_Source records_.
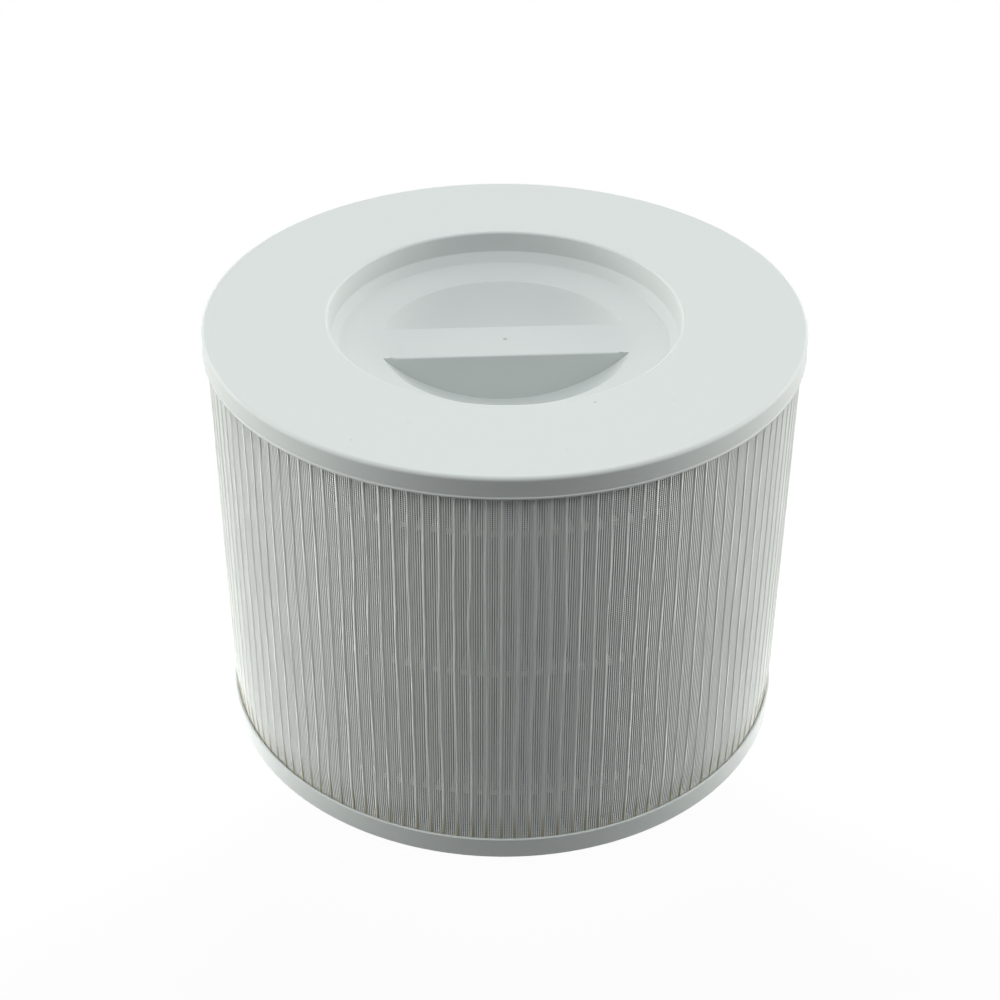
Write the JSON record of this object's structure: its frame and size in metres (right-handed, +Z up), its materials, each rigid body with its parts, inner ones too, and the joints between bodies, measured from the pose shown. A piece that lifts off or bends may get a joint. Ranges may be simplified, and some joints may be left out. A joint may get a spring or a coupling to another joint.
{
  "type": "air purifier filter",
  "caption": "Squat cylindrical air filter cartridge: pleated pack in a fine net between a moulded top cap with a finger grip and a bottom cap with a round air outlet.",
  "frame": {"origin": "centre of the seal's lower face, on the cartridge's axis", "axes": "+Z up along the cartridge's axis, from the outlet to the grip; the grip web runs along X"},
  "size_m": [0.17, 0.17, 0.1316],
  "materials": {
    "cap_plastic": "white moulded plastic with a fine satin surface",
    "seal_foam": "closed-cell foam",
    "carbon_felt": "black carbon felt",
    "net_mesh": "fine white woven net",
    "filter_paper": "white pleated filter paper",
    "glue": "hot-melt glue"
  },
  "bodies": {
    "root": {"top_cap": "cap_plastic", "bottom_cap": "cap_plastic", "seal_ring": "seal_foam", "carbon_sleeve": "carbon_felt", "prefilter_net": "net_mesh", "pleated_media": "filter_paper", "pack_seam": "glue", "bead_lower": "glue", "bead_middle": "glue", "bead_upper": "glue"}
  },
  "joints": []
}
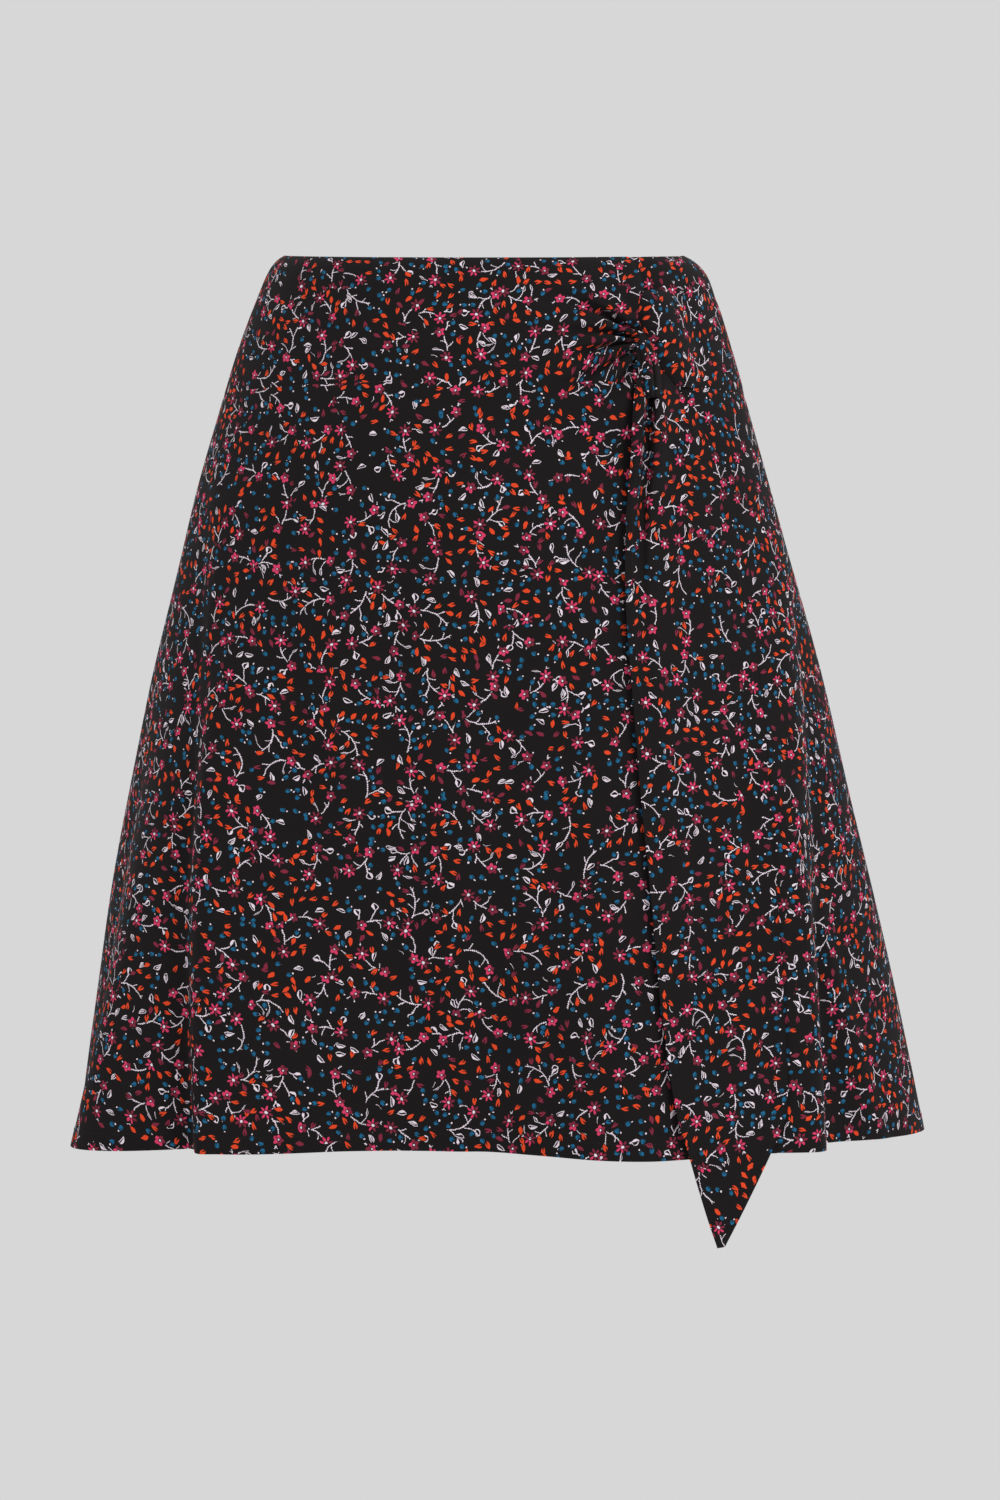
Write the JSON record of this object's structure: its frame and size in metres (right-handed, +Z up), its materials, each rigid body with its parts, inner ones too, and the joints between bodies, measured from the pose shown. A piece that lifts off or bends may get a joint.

_Exercise directions_.
Every record should be given again exactly.

_The response_.
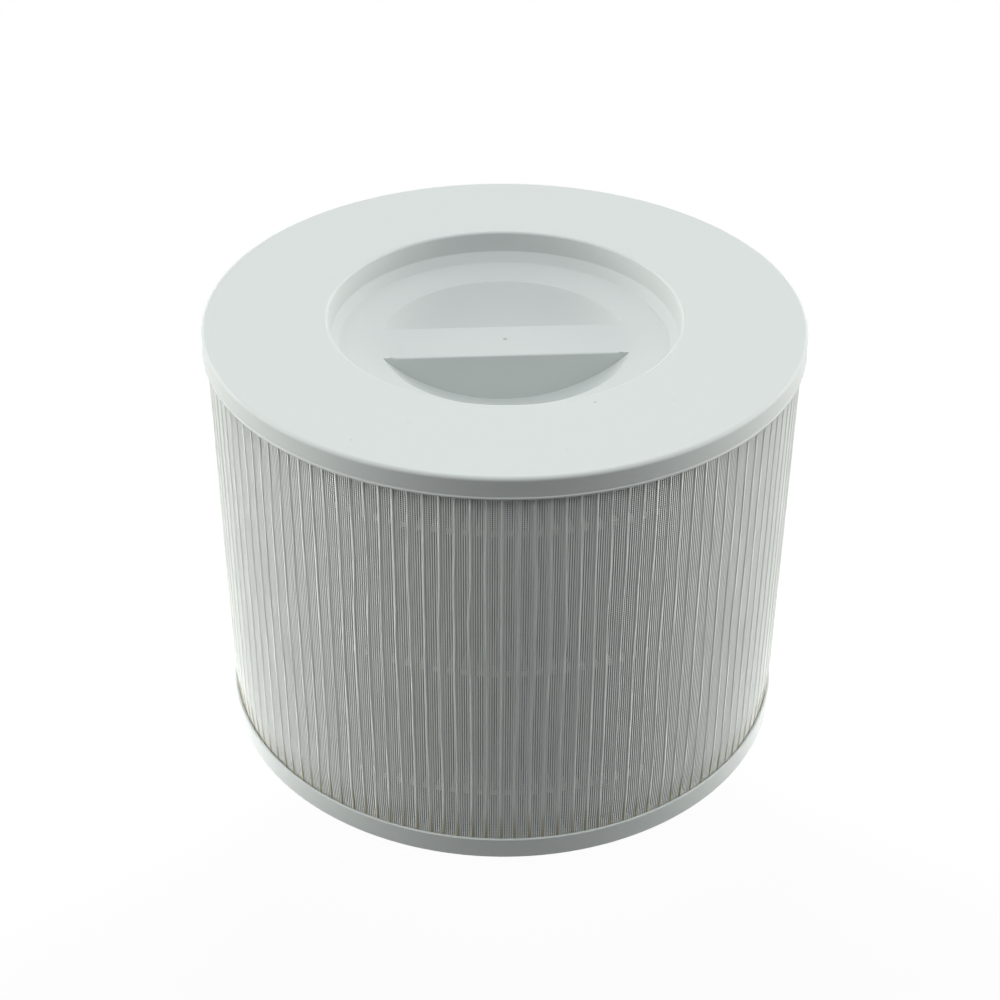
Write the JSON record of this object's structure: its frame and size in metres (right-handed, +Z up), its materials, each rigid body with its parts, inner ones too, and the joints between bodies, measured from the pose shown. A piece that lifts off or bends may get a joint. Ranges may be simplified, and some joints may be left out. A joint may get a spring or a coupling to another joint.
{
  "type": "air purifier filter",
  "caption": "Squat cylindrical air filter cartridge: pleated pack in a fine net between a moulded top cap with a finger grip and a bottom cap with a round air outlet.",
  "frame": {"origin": "centre of the seal's lower face, on the cartridge's axis", "axes": "+Z up along the cartridge's axis, from the outlet to the grip; the grip web runs along X"},
  "size_m": [0.17, 0.17, 0.1316],
  "materials": {
    "cap_plastic": "white moulded plastic with a fine satin surface",
    "seal_foam": "closed-cell foam",
    "carbon_felt": "black carbon felt",
    "net_mesh": "fine white woven net",
    "filter_paper": "white pleated filter paper",
    "glue": "hot-melt glue"
  },
  "bodies": {
    "root": {"top_cap": "cap_plastic", "bottom_cap": "cap_plastic", "seal_ring": "seal_foam", "carbon_sleeve": "carbon_felt", "prefilter_net": "net_mesh", "pleated_media": "filter_paper", "pack_seam": "glue", "bead_lower": "glue", "bead_middle": "glue", "bead_upper": "glue"}
  },
  "joints": []
}
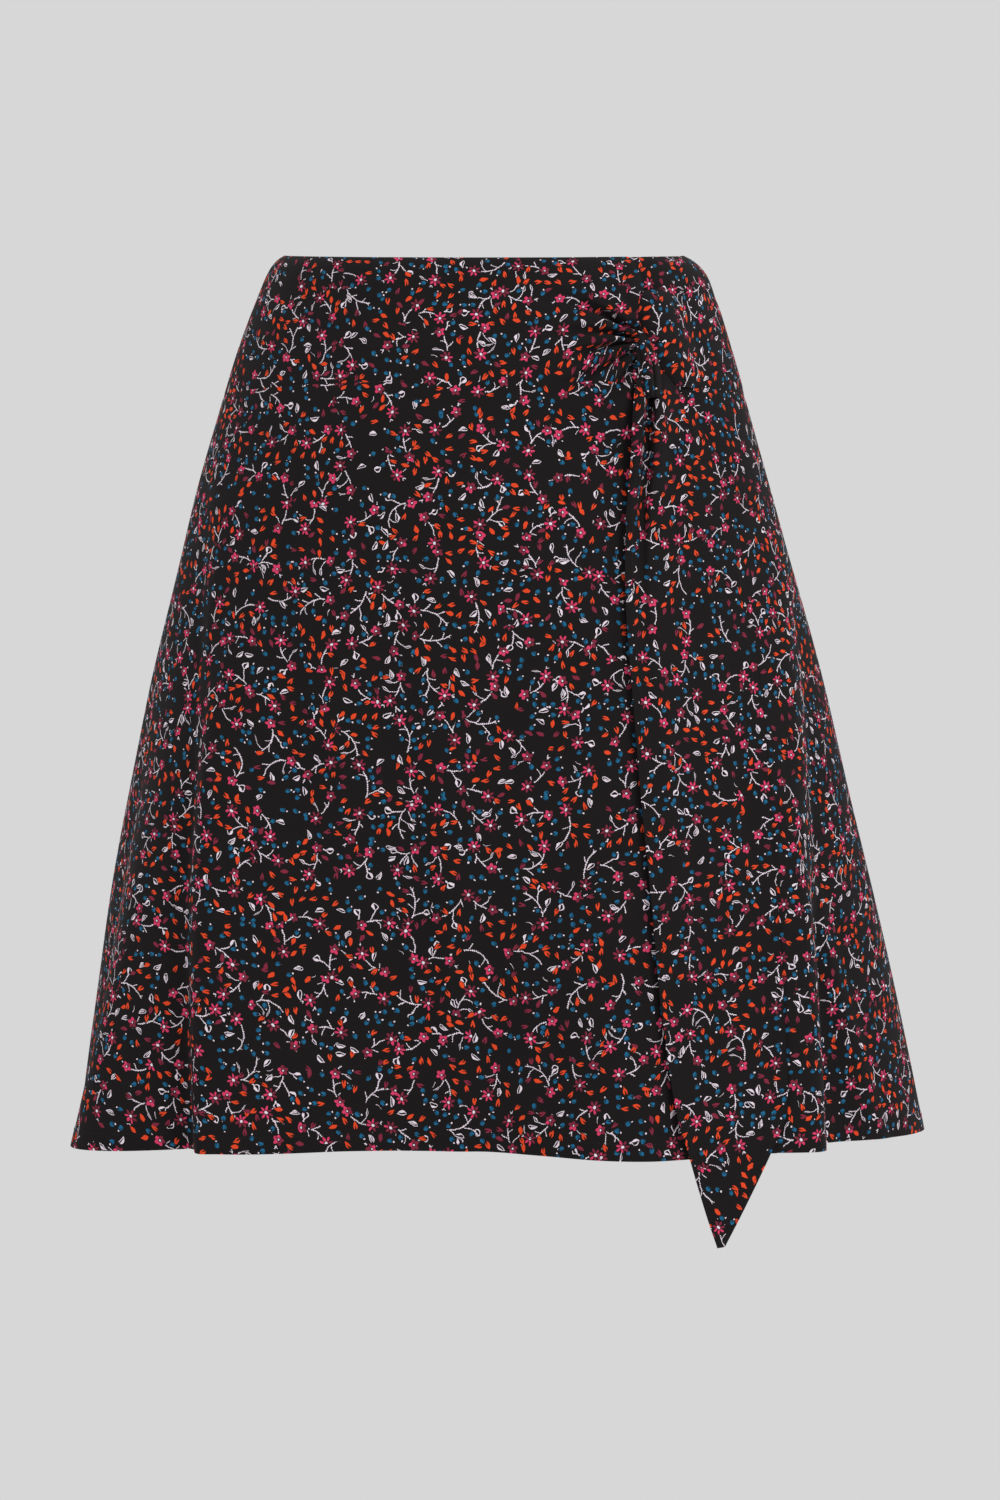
Write the JSON record of this object's structure: its frame and size in metres (right-handed, +Z up), its materials, each rigid body with its parts, inner ones too, and the joints between bodies, measured from the pose shown. A piece that lifts off or bends may get a joint.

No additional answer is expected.